Fig. 35 Passive compositional fields: Minimum and maximum of the first compositional variable over time, as well as the mass \(m_1(t)=\int_\Omega c_1(\mathbf x,t)\) stored in this variable.

A different way of looking at the quality of compositional fields as opposed to particles is to ask whether they conserve mass. In the current context, the mass contained in the \(i\)th compositional field is \(m_i(t)=\int_\Omega c_i(\mathbf x,t)\). This can easily be achieve in the following way, by adding the composition statistics postprocessor:

subsection Postprocess
  set List of postprocessors = visualization, temperature statistics, composition statistics
end

While the scheme we use to advect the compositional fields is not strictly conservative, it is almost perfectly so in practice. For example, in the computations shown in this section (using two additional global mesh refinements over the settings in the parameter file cookbooks/composition_passive/composition_passive.prm), Fig. 35 shows the maximal and minimal values of the first compositional fields over time, along with the mass \(m_1(t)\) (these are all tabulated in columns of the statistics file, see Overview and Visualizing statistical data). While the maximum and minimum fluctuate slightly due to the instability of the finite element method in resolving discontinuous functions, the mass appears stable at a value of 0.403646 (the exact value, namely the area that was initially filled by each material, is 0.4; the difference is a result of the fact that we can’t exactly represent the step function on our mesh with the finite element space).

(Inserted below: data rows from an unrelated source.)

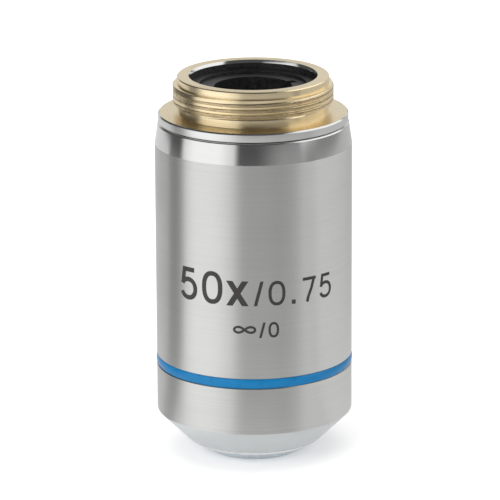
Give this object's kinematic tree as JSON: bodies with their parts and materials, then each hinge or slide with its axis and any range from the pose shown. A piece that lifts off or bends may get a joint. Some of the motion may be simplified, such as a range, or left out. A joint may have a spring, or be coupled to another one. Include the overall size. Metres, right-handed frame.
{
  "type": "microscope objective",
  "caption": "High-power microscope objective with a sprung nose, a blue magnification ring and a brass screw mount, for infinity optics.",
  "frame": {"origin": "centre of the flat tip of the nose, on the optical axis", "axes": "+Z along the optical axis, from the nose to the mounting thread; +Y is the side away from the lettering"},
  "size_m": [0.0252, 0.0252, 0.0492],
  "materials": {
    "bare_brass": "turned, bare",
    "inner_brass": "turned, dull",
    "satin_chrome": "satin chrome",
    "ring_blue": "gloss",
    "black_anodised": "dull black",
    "steel": "bright",
    "glass": "polished, coated"
  },
  "bodies": {
    "housing": {"thread_mount": "bare_brass", "parfocal_shim": "bare_brass", "rear_stop_ring": "black_anodised", "core_tube": "inner_brass", "nose_sleeve": "satin_chrome", "colour_ring": "ring_blue", "outer_sleeve": "satin_chrome", "guide_screw": "steel", "return_spring": "steel"},
    "lens_barrel": {"lens_barrel": "inner_brass", "front_cell": "satin_chrome", "spacer_tube": "black_anodised", "barrel_lock_ring": "black_anodised", "meniscus_cell": "black_anodised", "doublet_cell": "black_anodised", "triplet_cell": "black_anodised", "centring_cell": "black_anodised", "hollow_cell": "black_anodised", "rear_cell": "black_anodised", "centring_screws": "steel", "front_lens": "glass", "meniscus_lens": "glass", "doublet_flint": "glass", "doublet_crown": "glass", "triplet_front_crown": "glass", "triplet_flint": "glass", "triplet_rear_crown": "glass", "centring_crown": "glass", "centring_flint": "glass", "hollow_crown": "glass", "hollow_flint": "glass", "rear_lens": "glass"}
  },
  "joints": [
    {"name": "nose_retract", "type": "slide", "parent": "housing", "child": "lens_barrel", "axis": [0, 0, 1], "range_m": [0, 0.0017], "stiffness_N_per_m": 310, "springref_m": -0.006, "deforming": ["return_spring"]}
  ]
}
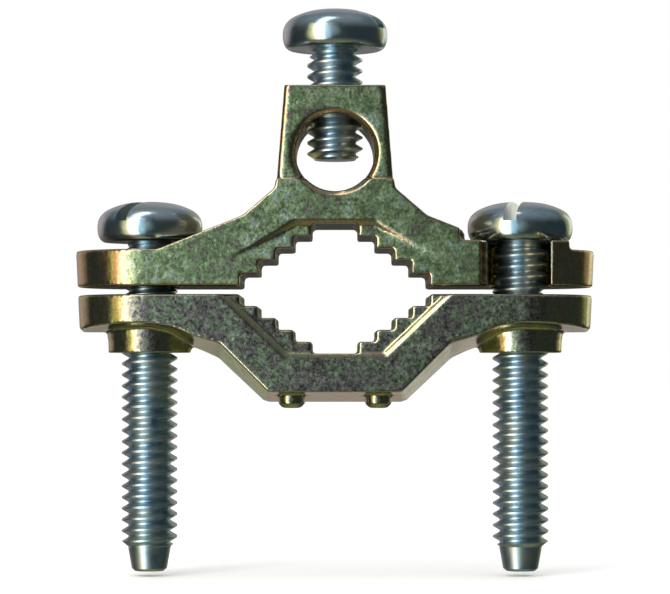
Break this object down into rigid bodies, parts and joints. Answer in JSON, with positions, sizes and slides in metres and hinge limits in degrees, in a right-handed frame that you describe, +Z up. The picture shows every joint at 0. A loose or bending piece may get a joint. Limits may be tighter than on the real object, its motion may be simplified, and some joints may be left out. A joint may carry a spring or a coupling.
{
  "type": "ground clamp",
  "caption": "Cast two-jaw pipe ground clamp with stepped V seat, two slotted clamp screws, one swing-open slotted ear and a lug with a screw for the bare ground wire.",
  "frame": {"origin": "centre of the pipe seat: midway between the two clamp screws, mid-depth, and midway between the two jaws", "axes": "+Y along the clamped pipe and the wire, towards the closed back; +Z up towards the wire lug; +X towards the open-slot ear"},
  "size_m": [0.0592, 0.0164, 0.0642],
  "materials": {
    "cast_jaw": "die-cast zinc with an olive and yellow chromate, semi-gloss",
    "zinc_screw": "bright zinc-plated steel"
  },
  "bodies": {
    "lower_jaw": {"lower_jaw": "cast_jaw"},
    "left_screw": {"left_clamp_screw": "zinc_screw"},
    "upper_jaw": {"upper_jaw": "cast_jaw"},
    "right_screw": {"right_clamp_screw": "zinc_screw"},
    "wire_screw": {"wire_screw": "zinc_screw"}
  },
  "joints": [
    {"name": "left_screw_travel", "type": "slide", "parent": "lower_jaw", "child": "left_screw", "axis": [0, 0, 1], "range_m": [-0.0007, 0.022]},
    {"name": "upper_jaw_swing", "type": "hinge", "parent": "left_screw", "child": "upper_jaw", "pos_m": [-0.0212, 0, 0.0046], "axis": [0, 0, 1], "range_deg": [0, 340]},
    {"name": "right_screw_travel", "type": "slide", "parent": "lower_jaw", "child": "right_screw", "axis": [0, 0, 1], "range_m": [-0.0007, 0.022]},
    {"name": "wire_screw_travel", "type": "slide", "parent": "upper_jaw", "child": "wire_screw", "axis": [0, 0, 1], "range_m": [-0.0033, 0.0048]}
  ],
  "couplings": [
    {"joint": "right_screw_travel", "follows": "left_screw_travel", "ratio": 1}
  ]
}
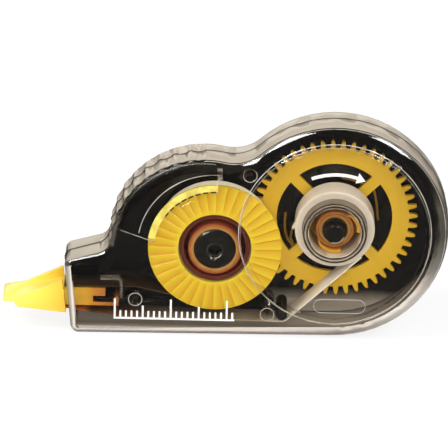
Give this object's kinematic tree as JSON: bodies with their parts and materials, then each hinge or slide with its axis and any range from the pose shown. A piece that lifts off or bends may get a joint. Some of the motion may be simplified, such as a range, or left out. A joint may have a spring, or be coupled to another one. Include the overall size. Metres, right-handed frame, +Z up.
{
  "type": "correction tape dispenser",
  "caption": "Hand-held correction tape dispenser with two lobes, a clear front over geared supply and take-up reels, and a wedge-shaped applicator at the nose.",
  "frame": {"origin": "on the floor under the middle of the whole dispenser, standing on its flat lower edge", "axes": "+X along the dispenser from the applicator tip to the supply lobe, +Y from the clear front to the black rear, +Z up"},
  "size_m": [0.0792, 0.0116, 0.0404],
  "materials": {
    "black_shell": "gloss",
    "clear_shell": "gloss",
    "yellow_gear": "satin",
    "amber_clutch": "satin",
    "grey_core": "satin",
    "white_tape": "matte",
    "amber_reel": "satin",
    "lemon_disc": "satin",
    "spent_backing": "satin",
    "lemon_applicator": "satin"
  },
  "bodies": {
    "housing": {"rear_shell": "black_shell", "front_shell": "clear_shell", "applicator": "lemon_applicator", "supply_tape_run": "white_tape", "used_tape_run": "spent_backing"},
    "supply_drive": {"supply_gear": "yellow_gear", "clutch_spring": "amber_clutch"},
    "supply_core": {"tape_core": "grey_core", "tape_roll": "white_tape"},
    "take_up": {"take_up_reel": "amber_reel", "take_up_disc": "lemon_disc", "used_tape_roll": "spent_backing"}
  },
  "joints": [
    {"name": "supply_spin", "type": "hinge", "parent": "housing", "child": "supply_drive", "pos_m": [0.01939, 0, 0.0202], "axis": [0, 1, 0], "continuous": true},
    {"name": "core_slip", "type": "hinge", "parent": "supply_drive", "child": "supply_core", "pos_m": [0.01939, 0, 0.0202], "axis": [0, 1, 0], "continuous": true},
    {"name": "take_up_spin", "type": "hinge", "parent": "housing", "child": "take_up", "pos_m": [-0.00189, 0, 0.01645], "axis": [0, 1, 0], "continuous": true}
  ],
  "couplings": [
    {"joint": "supply_spin", "follows": "take_up_spin", "ratio": -0.5}
  ]
}
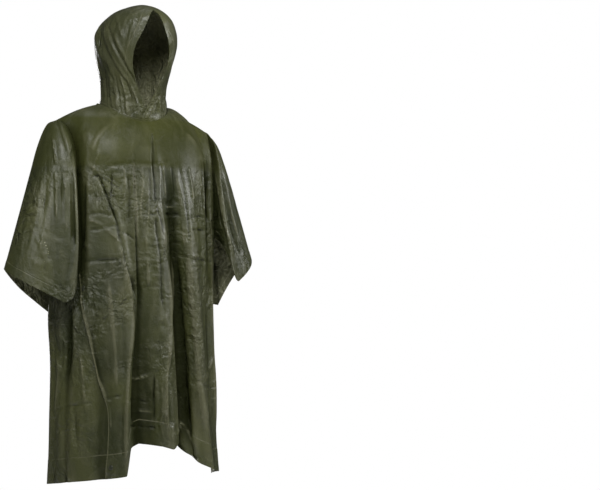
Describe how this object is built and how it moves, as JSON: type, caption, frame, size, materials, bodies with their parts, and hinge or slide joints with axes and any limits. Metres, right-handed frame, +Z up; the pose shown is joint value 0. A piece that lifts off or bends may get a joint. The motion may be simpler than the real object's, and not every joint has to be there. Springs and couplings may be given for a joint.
{
  "type": "hooded rain poncho",
  "caption": "Hooded rain poncho of coated cloth, worn and hollow, snapped under the arms into wide short sleeves, with open face, cuffs and hem.",
  "frame": {"origin": "between the shoulders at the base of the neck, where the wearer's shoulders hold it", "axes": "+Z up, the wearer faces -Y, the wearer's left hand is at +X"},
  "size_m": [0.745, 0.3977, 1.3416],
  "materials": {
    "coated_cloth": "satin",
    "snap": "satin"
  },
  "bodies": {
    "root": {"front_panel": "coated_cloth", "back_panel": "coated_cloth", "hood_right": "coated_cloth", "hood_left": "coated_cloth", "snap_cap_right_upper": "snap", "snap_cap_right_lower": "snap", "snap_cap_left_upper": "snap", "snap_cap_left_lower": "snap", "snap_back_right_upper": "snap", "snap_back_right_lower": "snap", "snap_back_left_upper": "snap", "snap_back_left_lower": "snap"}
  },
  "joints": []
}
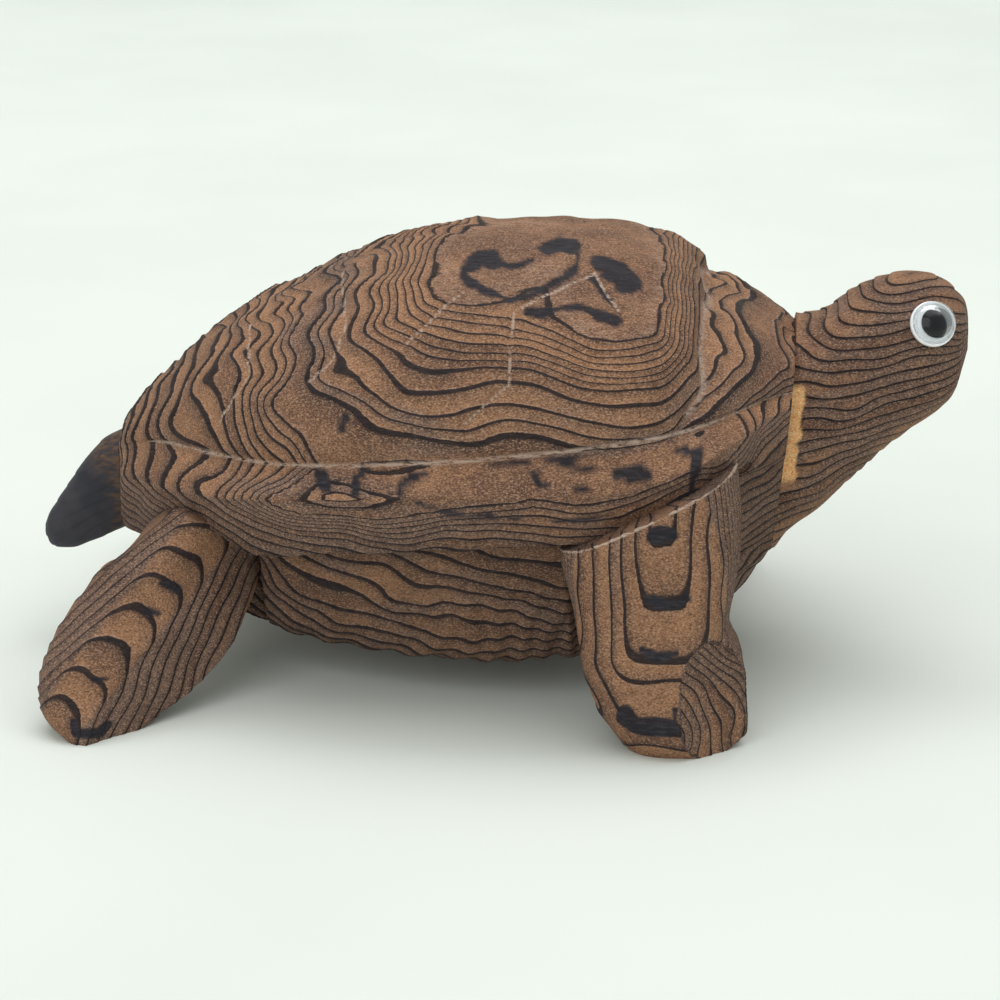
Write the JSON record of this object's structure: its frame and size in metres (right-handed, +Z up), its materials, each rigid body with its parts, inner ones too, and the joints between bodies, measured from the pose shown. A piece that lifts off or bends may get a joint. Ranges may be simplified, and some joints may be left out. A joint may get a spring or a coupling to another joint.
{
  "type": "carved wooden turtle figurine",
  "caption": "Standing turtle figurine carved from textured softwood, with a domed shell over a rim, raised head, splayed legs, dark tail and rolling eyes with loose pupils under clear caps.",
  "frame": {"origin": "on the surface that the feet stand on, under the middle of the figurine's length and width", "axes": "+X towards the snout, +Y to the turtle's left, +Z up"},
  "size_m": [0.1452, 0.1, 0.0675],
  "materials": {
    "carved_wood": "matt, grain worn into raised dark rings",
    "dark_wood": "matt, nearly black",
    "dowel_wood": "plain turned wood",
    "eye_white": "gloss",
    "eye_black": "satin",
    "eye_clear": "clear gloss"
  },
  "bodies": {
    "carving": {"shell_body": "carved_wood", "head_neck": "carved_wood", "tail": "dark_wood", "front_leg_right": "carved_wood", "front_leg_left": "carved_wood", "rear_leg_right": "carved_wood", "rear_leg_left": "carved_wood", "neck_dowel": "dowel_wood", "tail_dowel": "dowel_wood", "front_dowel_right": "dowel_wood", "front_dowel_left": "dowel_wood", "rear_dowel_right": "dowel_wood", "rear_dowel_left": "dowel_wood", "eye_backing_right": "eye_white", "eye_backing_left": "eye_white", "eye_cap_right": "eye_clear", "eye_cap_left": "eye_clear"},
    "pupil_right": {"eye_pupil_right": "eye_black"},
    "pupil_left": {"eye_pupil_left": "eye_black"}
  },
  "joints": [
    {"name": "pupil_roll_right", "type": "hinge", "parent": "carving", "child": "pupil_right", "pos_m": [0.06678, -0.00881, 0.05587], "axis": [0.2285, -0.8529, 0.4695], "continuous": true},
    {"name": "pupil_roll_left", "type": "hinge", "parent": "carving", "child": "pupil_left", "pos_m": [0.06678, 0.00881, 0.05587], "axis": [0.2285, 0.8529, 0.4695], "continuous": true}
  ]
}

In fact, the maximal difference in this value between time steps 1 and 500 is only \(1.1\times 10^{-6}\). In other words, these numbers show that the compositional field approach is almost exactly mass conservative.

---

1

Of course, this interpretation suggests that we could have achieved the same goal by encoding everything into a single function – that would, for example, have had initial values one, zero and minus one in the three parts of the domain we are interested in.

2

We note that this is no different for particles where the position of particles has to be integrated over time and is subject to numerical error. In simulations, their location is therefore not the exact one but also subject to a diffusive process resulting from numerical inaccuracies. Furthermore, in long thin filaments, the number of particles per cell often becomes too small and new particles have to be inserted; their properties are then interpolated from the surrounding particles, a process that also incurs a smoothing penalty.